Universities Minister David Willetts said a task force - led by the Higher Education Funding Council for England and Universities UK - would be formed to help overseas students affected by the decision.

"It is important that genuine students who are affected through no fault of their own are offered prompt advice and help," he said.

London Metropolitan University's HTS status was suspended last month while the UK Border Agency (UKBA) examined alleged failings.

Immigration Minister Damian Green said: "Allowing London Met to continue to sponsor and teach international students was not an option."

Of 101 sample cases, 26 students were studying between December last year and May despite the fact they held no leave to remain in the UK, UKBA figures showed.

A lack of required monitoring meant there was no proof students were turning up to lectures in 142 of 250 (57%) sampled records.

And 20 of 50 files checked since May for evidence of mandatory English language testing and academic qualifications showed poor assessment where documents were either not verified or not held.

"Any one of those breaches would be serious," he told BBC Radio 4's Today programme. "We found all three of those breaches at London Metropolitan.

"What we found here is a serious systemic failure where it appears that the university doesn't have the capacity to be a proper sponsor and to have confidence that the students coming have the right to be here in the first place."

Professor Malcolm Gillies, the university's vice chancellor, described the claims made against the institution as "not particularly cogent" and said it would be disputing them.

"I would go so far as to say that UKBA has been rewriting its own guidelines on this issue and this is something which should cause concern to all universities in the UK," he said.

The move could mean more than 2,000 students being deported within 60 days unless they find another sponsor, according to the National Union of Students (NUS).

The NUS contacted Prime Minister David Cameron and Home Secretary Theresa May to "express anger at the way decisions have been made in recent weeks and to reiterate the potentially catastrophic effects on higher education as a £12.5 billion per year export industry for the UK".

But the campaign group Migration Watch UK warned that "some inflated figures have been circulated about the economic value of foreign students".

"The Government are absolutely right to crack down on this," chairman Sir Andrew Green said.

"The financial interests of the universities cannot be allowed to destroy the Government's immigration objectives which are so widely supported by the public."

Edward Wanambwa, head of the immigration team at Russell-Cooke solicitors, added the university "faces the prospect of being sued for potentially tens of millions of pounds" unless the decision is overturned.

It could also have to repay "some or all" of the international students' fees, he added.

Foreign Secretary William Hague told the BBC: "We are a popular place to come and study, but people need to know that the quality is right, that real courses are there.
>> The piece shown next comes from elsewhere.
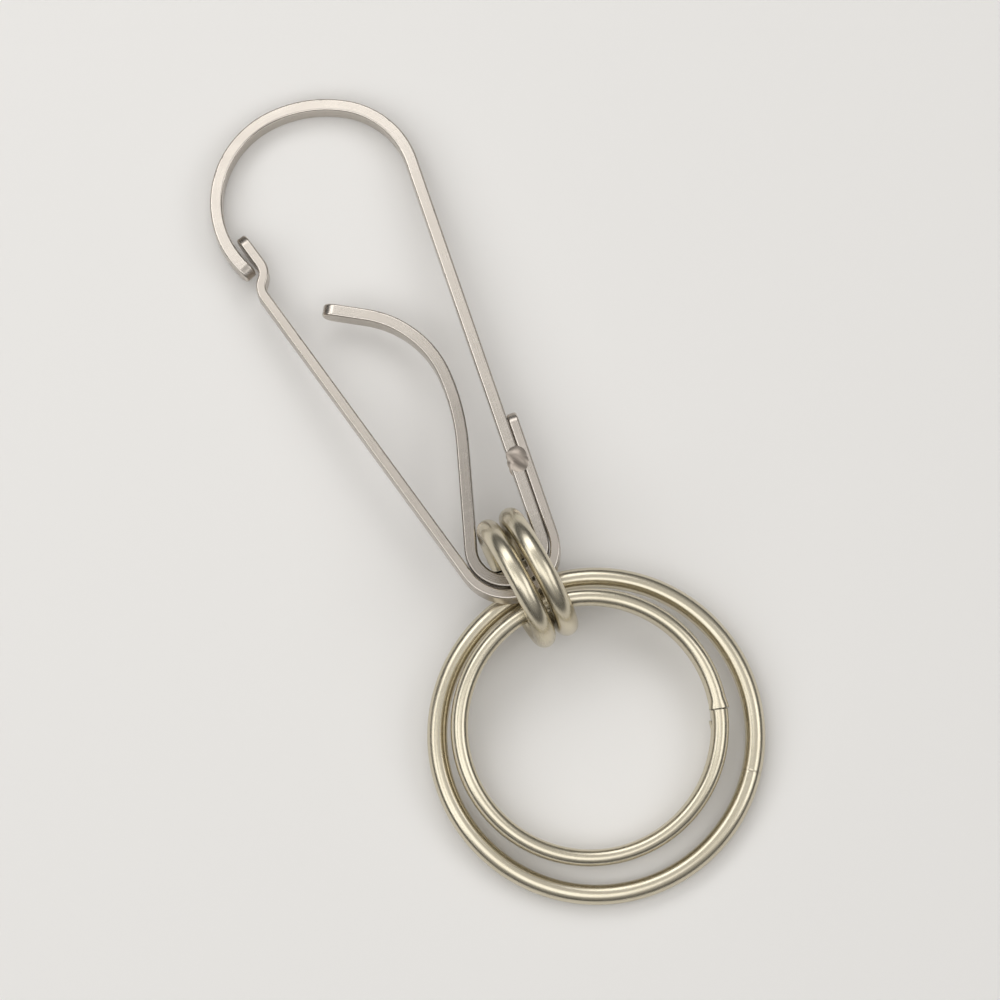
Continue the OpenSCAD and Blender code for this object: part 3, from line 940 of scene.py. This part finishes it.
def softbox(name, location, size, brightness):
    """A rectangular lamp aimed at the object; brightness 1 shows as white in a mirror."""
    lamp = bpy.data.lights.new(name, "AREA")
    lamp.shape, lamp.size, lamp.size_y = "RECTANGLE", size[0], size[1]
    lamp.energy = brightness * math.pi * size[0] * size[1]
    holder = bpy.data.objects.new(name, lamp)
    bpy.context.scene.collection.objects.link(holder)
    holder.location = location
    holder.rotation_euler = Vector(location).to_track_quat("Z", "Y").to_euler()
    print(name, "watts:", round(lamp.energy, 2))


softbox("lamp_behind_crown", (0.0, 0.255, 0.32), (0.44, 0.18), 1.8)
softbox("lamp_overhead", (-0.16, -0.15, 0.50), (0.46, 0.32), 1.05)
softbox("lamp_left", (-0.42, 0.11, 0.36), (0.44, 0.24), 1.4)
softbox("lamp_right", (0.36, -0.20, 0.42), (0.42, 0.28), 1.35)

# %% [markdown]
# The camera looks almost straight down on the object through a long lens, turned so that the hook's
# crown points up and left. It is sighted at the jump rings from a metre away, and then swung a little,
# so that the whole object sits in the middle of the frame.

# %% Camera
AZIMUTH, ELEVATION = math.radians(-28.5), math.radians(80)
CAMERA_DISTANCE, LENS_MM, SENSOR_MM = 1.0, 302.76, 36.0
SIGHTED_AT = Vector((1.4055, -12.9593, 0)) * MM
AIM_RIGHT, AIM_UP = -3.24614 * MM, 10.70155 * MM
back = Vector((
    math.sin(AZIMUTH) * math.cos(ELEVATION), -math.cos(AZIMUTH) * math.cos(ELEVATION), math.sin(ELEVATION),
))
right = Vector((math.cos(AZIMUTH), math.sin(AZIMUTH), 0))
above = back.cross(right)
stand = SIGHTED_AT + back * CAMERA_DISTANCE
aim = SIGHTED_AT + right * AIM_RIGHT + above * AIM_UP
view_back = (stand - aim).normalized()
view_right = above.cross(view_back).normalized()
view_up = view_back.cross(view_right)
turn = Matrix((view_right, view_up, view_back)).transposed()

camera_data = bpy.data.cameras.new("camera")
camera_data.sensor_width, camera_data.lens = SENSOR_MM, LENS_MM
camera_data.clip_start, camera_data.clip_end = 0.05, 10
camera = bpy.data.objects.new("camera", camera_data)
bpy.context.scene.collection.objects.link(camera)
camera.matrix_world = Matrix.Translation(stand) @ turn.to_4x4()
bpy.context.scene.camera = camera
bpy.context.scene.view_settings.view_transform = "Standard"
print("camera stands at, in mm:", [round(value / MM, 1) for value in stand])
"I think the kind action of taken by the Home Office, by the UK Border Agency actually, is essential for us to maintain our reputation in the world for the education we offer, rather than being damaging to that reputation."

Nicola Dandridge, chief executive of Universities UK, told the BBC Radio 4 PM programme: "The first priority has to be try and accommodate (genuine students') need to study and continue their degree or postgraduate degrees.
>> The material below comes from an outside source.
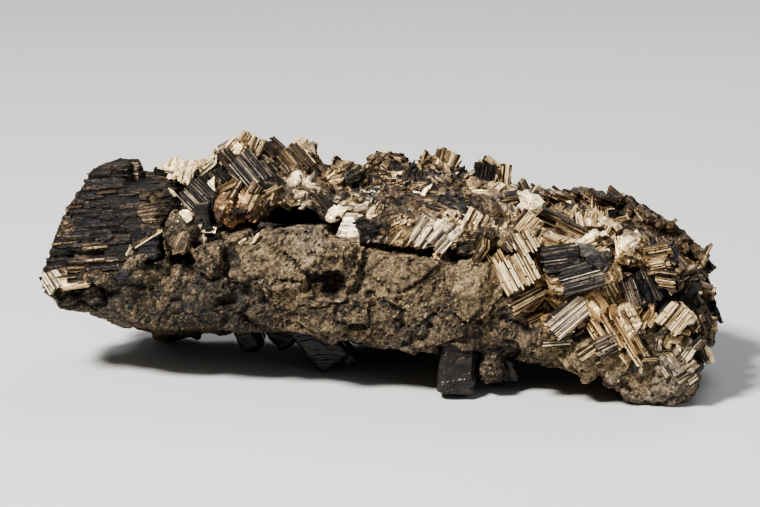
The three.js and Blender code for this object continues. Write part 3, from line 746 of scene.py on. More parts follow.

"There is widespread concern among many international students that they themselves, even though they are studying at other universities, they are going to be affected in some way.

"It is really important they understand that what has happened today and yesterday is isolated and it only affects London Metropolitan.

"I find it an extraordinary decision (from UKBA), surprising and disproportionate. It is one thing, raising issues if they have them with London Met and, if appropriate, penalising the university. That may be appropriate or it may not be.

"But penalising legitimate international students is disproportionate and it is damaging to our international reputation."